Goal of the exercise
Determine the number of lines holding the word "manifold"; answer with that number only.

%%

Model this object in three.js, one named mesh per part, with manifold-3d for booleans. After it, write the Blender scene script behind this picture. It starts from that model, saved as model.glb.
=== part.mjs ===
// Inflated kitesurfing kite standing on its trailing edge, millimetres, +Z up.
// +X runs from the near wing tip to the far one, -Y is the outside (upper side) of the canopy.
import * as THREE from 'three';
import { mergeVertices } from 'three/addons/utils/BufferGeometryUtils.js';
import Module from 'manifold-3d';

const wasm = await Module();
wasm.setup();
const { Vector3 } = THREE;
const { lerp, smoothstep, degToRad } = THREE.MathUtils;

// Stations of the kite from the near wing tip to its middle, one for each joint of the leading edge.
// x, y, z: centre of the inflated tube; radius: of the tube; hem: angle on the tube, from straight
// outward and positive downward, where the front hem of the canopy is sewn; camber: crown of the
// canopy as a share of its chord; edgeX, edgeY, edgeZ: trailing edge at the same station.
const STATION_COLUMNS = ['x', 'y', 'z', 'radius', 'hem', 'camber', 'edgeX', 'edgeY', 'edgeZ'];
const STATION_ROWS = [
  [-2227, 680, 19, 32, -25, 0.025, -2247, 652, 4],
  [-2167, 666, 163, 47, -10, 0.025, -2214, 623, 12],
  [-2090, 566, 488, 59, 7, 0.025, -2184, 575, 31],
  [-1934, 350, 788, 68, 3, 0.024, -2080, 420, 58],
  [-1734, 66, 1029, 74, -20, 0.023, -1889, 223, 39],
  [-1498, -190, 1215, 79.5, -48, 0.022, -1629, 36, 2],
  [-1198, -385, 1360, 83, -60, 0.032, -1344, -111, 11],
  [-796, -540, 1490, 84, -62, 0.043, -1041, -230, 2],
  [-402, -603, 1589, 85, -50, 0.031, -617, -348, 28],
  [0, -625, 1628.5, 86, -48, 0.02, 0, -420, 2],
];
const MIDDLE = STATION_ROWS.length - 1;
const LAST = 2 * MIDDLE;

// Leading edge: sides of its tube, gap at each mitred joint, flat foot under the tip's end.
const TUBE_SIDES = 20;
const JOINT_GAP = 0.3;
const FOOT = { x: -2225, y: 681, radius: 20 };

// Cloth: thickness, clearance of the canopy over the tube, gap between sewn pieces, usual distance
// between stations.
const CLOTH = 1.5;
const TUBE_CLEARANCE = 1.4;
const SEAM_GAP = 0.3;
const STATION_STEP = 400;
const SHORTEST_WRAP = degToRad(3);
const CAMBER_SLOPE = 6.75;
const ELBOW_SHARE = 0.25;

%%

Solution for this problem
2